ECOWAS gave Niger’s military rulers a one-week ultimatum on July 30 to restore Bazoum or face the potential use of force, but the deadline expired without action.

Analysts said military intervention would be operationally risky and politically hazardous given divisions within ECOWAS and domestic criticism.

Niger’s military government has sent mixed signals since the crisis erupted.

At the weekend, the coup leaders said they were open to a diplomatic push after Tchiani met with Nigerian religious mediators after two previous sets of mediators were refused an audience with him.

But on Sunday night, Niger’s rulers declared they had gathered sufficient evidence to prosecute Bazoum for “high treason and undermining internal and external security”.

The legal threat was angrily condemned by ECOWAS, which said it “represents yet another form of provocation and contradicts the reported willingness of the military authorities … to restore constitutional order through peaceful means”. Washington said it was “incredibly dismayed”.

The row overshadowed talks under African Union (AU) auspices that began on Monday in Addis Ababa, bringing together representatives from Niger’s military and ECOWAS.

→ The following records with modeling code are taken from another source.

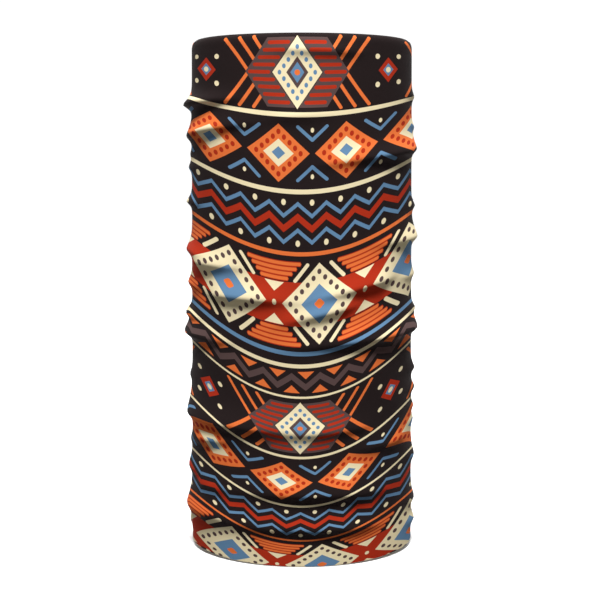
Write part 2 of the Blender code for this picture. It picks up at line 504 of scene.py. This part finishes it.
def label_material():
    """Blank satin: long floats across, fine ribs, a little shine, and painted shade in the low places
    of the weave.
    """
    made, tree, shader = new_material("label_satin", 0.38)
    shader.inputs["Sheen Weight"].default_value = 0.3
    place = tree.nodes.new("ShaderNodeTexCoord")
    split = tree.nodes.new("ShaderNodeSeparateXYZ")
    tree.links.new(place.outputs["Object"], split.inputs[0])
    across = Term(tree, split.outputs["X"]) * (2 * math.pi / (0.5 * MM))
    up = Term(tree, split.outputs["Z"]) * (2 * math.pi / (0.3 * MM))
    weave = up.sine() * 0.5 + (across + up * 0.5).sine() * 0.3
    # painted shade: the white drops to 0.9 where the weave relief is low
    blend = tree.nodes.new("ShaderNodeMix")
    blend.data_type = "RGBA"
    blend.inputs["A"].default_value = (*[0.9 * part for part in LABEL_WHITE], 1.0)
    blend.inputs["B"].default_value = (*LABEL_WHITE, 1.0)
    tree.links.new((weave + 0.5).source, blend.inputs["Factor"])
    tree.links.new(blend.outputs["Result"], shader.inputs["Base Color"])
    bump = tree.nodes.new("ShaderNodeBump")
    bump.inputs["Strength"].default_value = 0.4
    bump.inputs["Distance"].default_value = 0.03 * MM
    tree.links.new(weave.source, bump.inputs["Height"])
    tree.links.new(bump.outputs["Normal"], shader.inputs["Normal"])
    return made


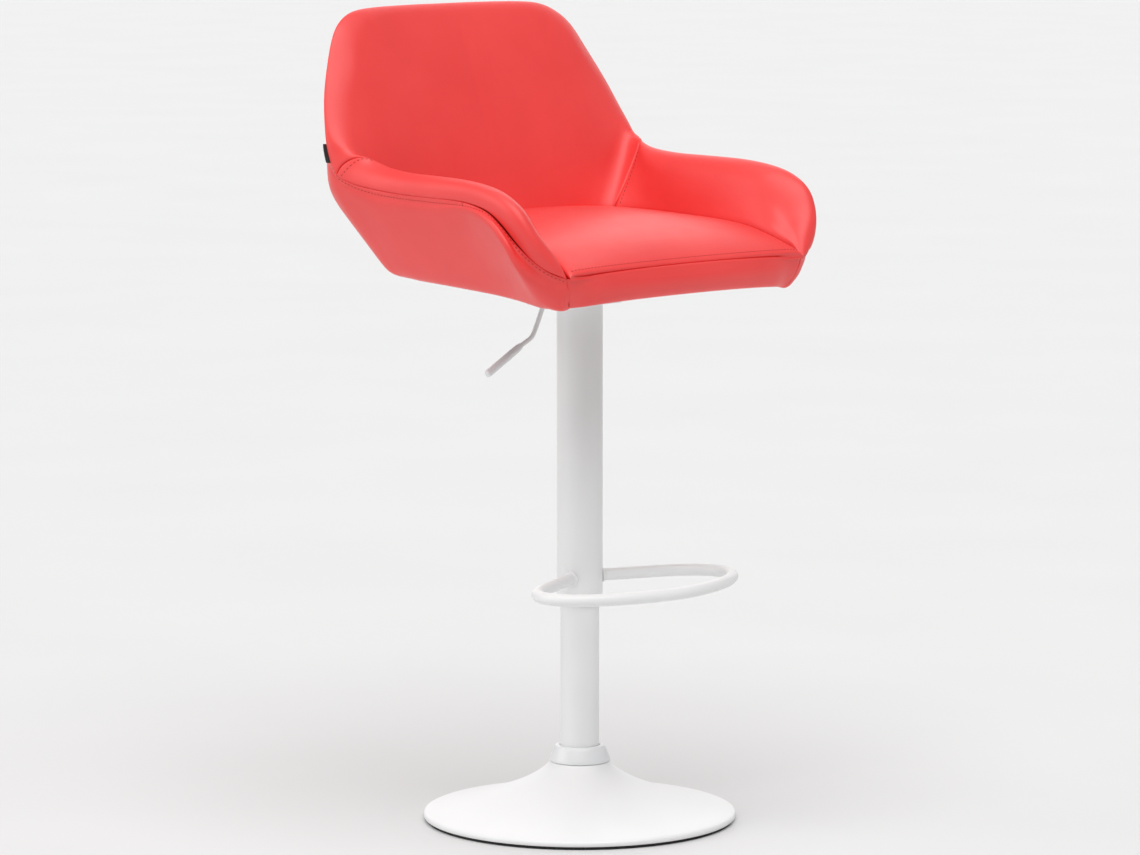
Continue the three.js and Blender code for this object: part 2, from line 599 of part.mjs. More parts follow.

Niger, a landlocked nation in the heart of the Sahel, is one of the world’s poorest and most turbulent countries. Bazoum, 63, survived two attempted coups before being ousted in the fifth coup in the country’s history.

His ouster deals a blow to the French and US strategy in the Sahel. France refocused its operations against armed groups in the Sahel on Niger after withdrawing from Mali and Burkina Faso last year following disagreements with their military governments.

International concern is mounting for Bazoum, his wife and son, who have been held at the president’s official residence since the coup.